Prokuratura skierowała do sądu akt oskarżenia przeciwko Robertowi N. pseudonim Frog - mężczyźnie, który w 2014 roku zasłynął piracką jazdą po ulicach Warszawy. Tym razem odpowie za jazdę bez uprawnień i mimo sądowego zakazu.
Akt oskarżenia trafił do Sądu Rejonowego dla Warszawy-Woli. Jak powiedział Łukasz Łapczyński z Prokuratury Okręgowej w Warszawie, zarzuty stawiane "Frogowi" dotyczą wydarzeń z 19 września 2018 roku. Wtedy to wolscy policjanci zatrzymali Roberta N., kierującego autem na ulicy Dywizjonu 303.
"Zachowanie incydentalne"
- Prokurator zarzuca oskarżonemu, że tego dnia kierował porsche panamera pomimo decyzji administracyjnych o cofnięciu uprawnień do kierowania pojazdami, wydanych w maju 2016 roku oraz lutym 2017 roku – powiedział Łapczyński i doprecyzował, że to przestępstwo z artykułu 180a kodeksu karnego.
- Oskarżonemu zarzuca się także prowadzenie pojazdu w dniu 19 września pomimo orzeczonych przez cztery stołeczne sądy rejonowe środków karnych w postaci zakazu prowadzenia pojazdów mechanicznych – dodał Łapczyński. Zakazy, do których nie dostosował się "Frog", wydały sądy dla Warszawy-Śródmieścia, Warszawy-Mokotowa, Warszawy Pragi-Południe i Warszawy Pragi-Północ. Kończą się one w różnych miesiącach 2019 roku.
Łapczyński powiedział, że "Frog" przyznał się do zarzutów. - Wyjaśnił, że było to zachowanie incydentalne. Tego dnia razem z pracownikiem modyfikował układ wydechowy w samochodzie klienta. Naprawa zakończyła się po godzinach pracy innych pracowników, w związku z czym zmuszony był sam dostarczyć samochód do klienta. W trakcie jazdy został zatrzymany do rutynowej kontroli drogowej, podczas której przyznał, że nie posiada uprawnień do kierowania pojazdami – poinformował prokurator.
Kolejne zarzuty
"Frogowi" grozi do trzech lat więzienia.
Ponadto w październiku Robertowi N. przedstawiono już zarzut prowadzenia pojazdów mechanicznych mimo sądowego zakazu. Mężczyznę złapano na tym w marcu, na parkingu przed centrum handlowym na ulicy Marywilskiej w Warszawie. "Frog" również przyznał się do zarzutów i - jak informowała Prokuratura Okręgowa Warszawa-Praga - tłumaczył, że nie był świadomy, że zakaz obejmuje parking.

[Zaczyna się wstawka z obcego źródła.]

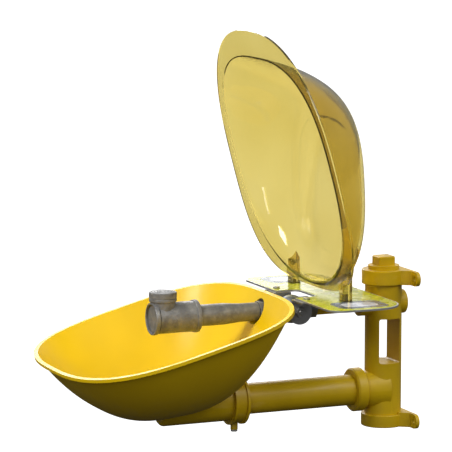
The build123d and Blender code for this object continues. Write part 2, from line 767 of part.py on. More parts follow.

O Robercie N. zrobiło się głośno, gdy w czerwcu 2014 r. w internecie pojawił się film nagrany kamerą umieszczoną w aucie. Na nagraniu widać, jak mężczyzna - w trakcie śledztwa potwierdzono, że był to Robert N. - jadąc ulicami Warszawy, łamie wiele przepisów ruchu drogowego. Między innymi wjeżdżał na skrzyżowanie na czerwonym świetle, prowadził auto z dużą prędkością slalomem między innymi pojazdami, a także ścigał się z motocyklistami.
W Sądzie Rejonowym Warszawa-Mokotów toczy się proces przeciwko N. Prokuratura postawiła mu dwa zarzuty - sprowadzenia bezpośredniego niebezpieczeństwa katastrofy w ruchu lądowym - w czasie jazdy między Jędrzejowem i Kielcami w lutym 2014 roku oraz w czerwcu tego samego roku w Warszawie. Mężczyźnie grozi do ośmiu lat pozbawienia wolności.